Gut-dependent microbial translocation induces inflammation and cardiovascular events after ST-elevation myocardial infarction

  • Xin Zhou (Creator)
  • Jing Li (Creator)
  • Junli Guo (Contributor)
  • Bin Geng (Creator)
  • Wen Jie Ji (Contributor)
  • Qian Zhao (Creator)
  • Jinlong Li (Creator)
  • Xin Lin Liu (Contributor)
  • Jun Xiang Liu (Contributor)
  • Zhao Zeng Guo (Contributor)
  • Wei Cai (Creator)
  • Yong Qiang Ma (Contributor)
  • Dong Ren (Creator)
  • Jun Miao (Creator)
  • Shaobo Chen (Contributor)
  • Zhuoli Zhang (Contributor)
  • Junru Chen (Contributor)
  • Jiuchang Zhong (Contributor)
  • Wenbin Liu (Contributor)
  • Minghui Zou (Contributor)
  • Yu Ming Li (Creator)
  • Jun Cai (Creator)



Abstract Background Post-infarction cardiovascular remodeling and heart failure are the leading cause of myocardial infarction (MI)-driven death during the past decades.
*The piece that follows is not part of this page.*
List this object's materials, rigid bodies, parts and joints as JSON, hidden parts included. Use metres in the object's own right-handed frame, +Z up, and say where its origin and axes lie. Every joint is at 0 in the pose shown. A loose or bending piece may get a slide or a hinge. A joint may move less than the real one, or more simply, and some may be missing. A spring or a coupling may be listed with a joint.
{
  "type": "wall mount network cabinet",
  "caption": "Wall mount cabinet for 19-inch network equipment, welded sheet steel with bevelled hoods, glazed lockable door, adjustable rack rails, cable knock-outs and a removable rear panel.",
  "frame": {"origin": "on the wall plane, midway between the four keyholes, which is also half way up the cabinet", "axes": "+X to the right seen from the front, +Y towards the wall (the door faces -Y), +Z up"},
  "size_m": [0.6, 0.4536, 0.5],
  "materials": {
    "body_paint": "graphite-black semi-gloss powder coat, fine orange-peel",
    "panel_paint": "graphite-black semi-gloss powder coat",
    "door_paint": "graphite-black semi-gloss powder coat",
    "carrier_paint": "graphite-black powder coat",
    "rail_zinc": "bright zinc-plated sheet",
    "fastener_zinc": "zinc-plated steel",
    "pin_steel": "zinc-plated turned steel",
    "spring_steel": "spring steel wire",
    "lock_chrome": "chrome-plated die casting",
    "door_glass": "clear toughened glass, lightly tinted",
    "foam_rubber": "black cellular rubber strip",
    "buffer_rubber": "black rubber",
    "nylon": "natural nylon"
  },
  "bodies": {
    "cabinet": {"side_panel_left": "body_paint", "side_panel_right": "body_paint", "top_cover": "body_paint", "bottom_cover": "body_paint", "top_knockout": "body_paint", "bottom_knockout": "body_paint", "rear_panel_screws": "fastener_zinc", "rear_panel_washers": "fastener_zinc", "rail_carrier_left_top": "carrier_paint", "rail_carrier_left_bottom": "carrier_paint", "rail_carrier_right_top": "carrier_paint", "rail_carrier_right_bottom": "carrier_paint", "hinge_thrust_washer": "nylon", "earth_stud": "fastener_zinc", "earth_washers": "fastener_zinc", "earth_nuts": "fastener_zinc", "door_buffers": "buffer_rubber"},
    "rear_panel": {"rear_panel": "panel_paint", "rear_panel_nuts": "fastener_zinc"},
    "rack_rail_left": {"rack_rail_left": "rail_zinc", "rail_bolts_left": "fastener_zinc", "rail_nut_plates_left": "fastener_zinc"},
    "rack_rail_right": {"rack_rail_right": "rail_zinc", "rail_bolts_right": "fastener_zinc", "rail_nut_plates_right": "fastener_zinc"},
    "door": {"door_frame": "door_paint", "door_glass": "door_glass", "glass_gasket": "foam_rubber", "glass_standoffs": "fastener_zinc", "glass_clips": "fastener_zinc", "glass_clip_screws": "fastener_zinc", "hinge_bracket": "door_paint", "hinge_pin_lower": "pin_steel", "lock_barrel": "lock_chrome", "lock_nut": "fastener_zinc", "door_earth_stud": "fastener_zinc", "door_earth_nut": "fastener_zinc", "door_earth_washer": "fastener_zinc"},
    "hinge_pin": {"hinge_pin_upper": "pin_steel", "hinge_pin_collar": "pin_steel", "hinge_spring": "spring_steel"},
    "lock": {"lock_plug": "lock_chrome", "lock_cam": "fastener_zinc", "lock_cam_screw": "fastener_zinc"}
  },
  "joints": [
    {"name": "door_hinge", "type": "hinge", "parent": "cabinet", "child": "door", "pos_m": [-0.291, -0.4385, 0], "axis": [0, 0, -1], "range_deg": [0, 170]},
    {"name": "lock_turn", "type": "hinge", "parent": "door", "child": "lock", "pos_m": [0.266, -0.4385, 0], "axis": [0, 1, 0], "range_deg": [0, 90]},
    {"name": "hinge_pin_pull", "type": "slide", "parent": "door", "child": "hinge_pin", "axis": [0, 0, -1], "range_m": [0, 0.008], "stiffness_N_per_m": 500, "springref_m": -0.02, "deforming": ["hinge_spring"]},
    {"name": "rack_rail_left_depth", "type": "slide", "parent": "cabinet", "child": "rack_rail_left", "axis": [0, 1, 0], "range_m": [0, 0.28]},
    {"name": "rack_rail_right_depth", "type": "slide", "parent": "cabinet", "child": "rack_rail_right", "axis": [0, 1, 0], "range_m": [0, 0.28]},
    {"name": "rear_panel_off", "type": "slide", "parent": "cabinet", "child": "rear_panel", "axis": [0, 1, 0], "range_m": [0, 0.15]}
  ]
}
Experimental observations have involved intestinal microbiota in the susceptibility to MI in mice; however, in humans, identifying whether translocation of gut bacteria to systemic circulation contributes to cardiovascular events post-MI remains a major challenge. Results Here, we carried out a metagenomic analysis to characterize the systemic bacteria in a cohort of 49 healthy control individuals, 50 stable coronary heart disease (CHD) subjects, and 100 ST-segment elevation myocardial infarction (STEMI) patients. We report for the first time higher microbial richness and diversity in the systemic microbiome of STEMI patients. More than 12% of post-STEMI blood bacteria were dominated by intestinal microbiota (Lactobacillus, Bacteroides, and Streptococcus). The significantly increased product of gut bacterial translocation (LPS and d-lactate) was correlated with systemic inflammation and predicted adverse cardiovascular events. Following experimental MI, compromised left ventricle (LV) function and intestinal hypoperfusion drove gut permeability elevation through tight junction protein suppression and intestinal mucosal injury. Upon abrogation of gut bacterial translocation by antibiotic treatment, both systemic inflammation and cardiomyocyte injury in MI mice were alleviated. Conclusions Our results provide the first evidence that cardiovascular outcomes post-MI are driven by intestinal microbiota translocation into systemic circulation. New therapeutic strategies targeting to protect the gut barrier and eliminate gut bacteria translocation may reduce or even prevent cardiovascular events post-MI.